Here are some clear sources of bad links:


Paid Links
Google targets a subset of paid links: non-editorial, dofollow links that are clearly designed to pass PageRank.

While some paid links may be difficult to detect, there are a few red flags:

  1. Dofollow site-wide links with exact-match anchor text;
  2. Dofollow links from unrelated sites/content;
  3. Dofollow links from pages with obvious footprints such as “Sponsored Post.”


Private Blogging Networks (PBNs)
Google has begun taking action against sites participating in private blog networks since 2014.
Private blog networks are groups of people who have reached an agreement to participate in link sharing to one another’s websites. These blogs often have exact anchor text that can quickly tip off Google.

Low-Quality Directories
When looking at which directories you’d like to include your business on, ask yourself this. “Do I trust this service to present my business to users and will users even be able to visit this directory? If the answer is no then the directory is most likely low quality.

Comment and Forum Spam
Commenting on relevant niche sites with a backlink to useful or relevant content is both allowed and encouraged by Google.

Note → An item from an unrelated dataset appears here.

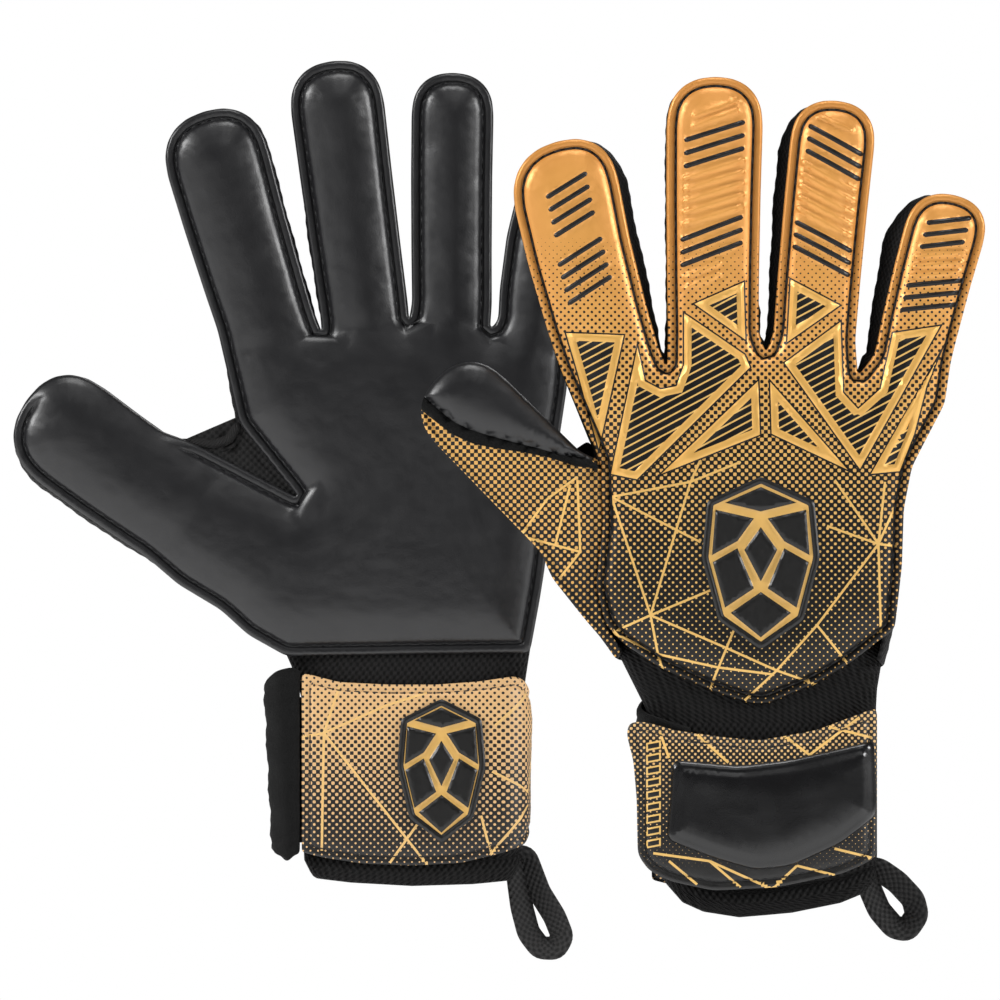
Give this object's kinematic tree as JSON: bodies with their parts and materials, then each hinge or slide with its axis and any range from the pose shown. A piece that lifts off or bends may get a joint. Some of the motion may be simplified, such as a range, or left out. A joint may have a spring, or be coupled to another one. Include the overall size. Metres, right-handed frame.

This fall off to this method is time. This process can be very difficult to automate making it inefficient. Not to mention most sites now make their comment section “no-follow.”

Hacked sites
This is our most straightforward example, obviously. You want nothing to do with a website which appears to be compromised. These are the big bad hackers Google is looking to take down and you wouldn’t want to be on the ship with them when it sinks. (It’s illegal)

Negative SEO
Negative SEO is the most common and  malicious practice of poor link building. There are services which can be used to send hundreds of backlinks to a website in a short amount of time in order to frame you as paying for them yourself.

This can be done with the intent to knock down your website, usually led by a competitor with something to gain.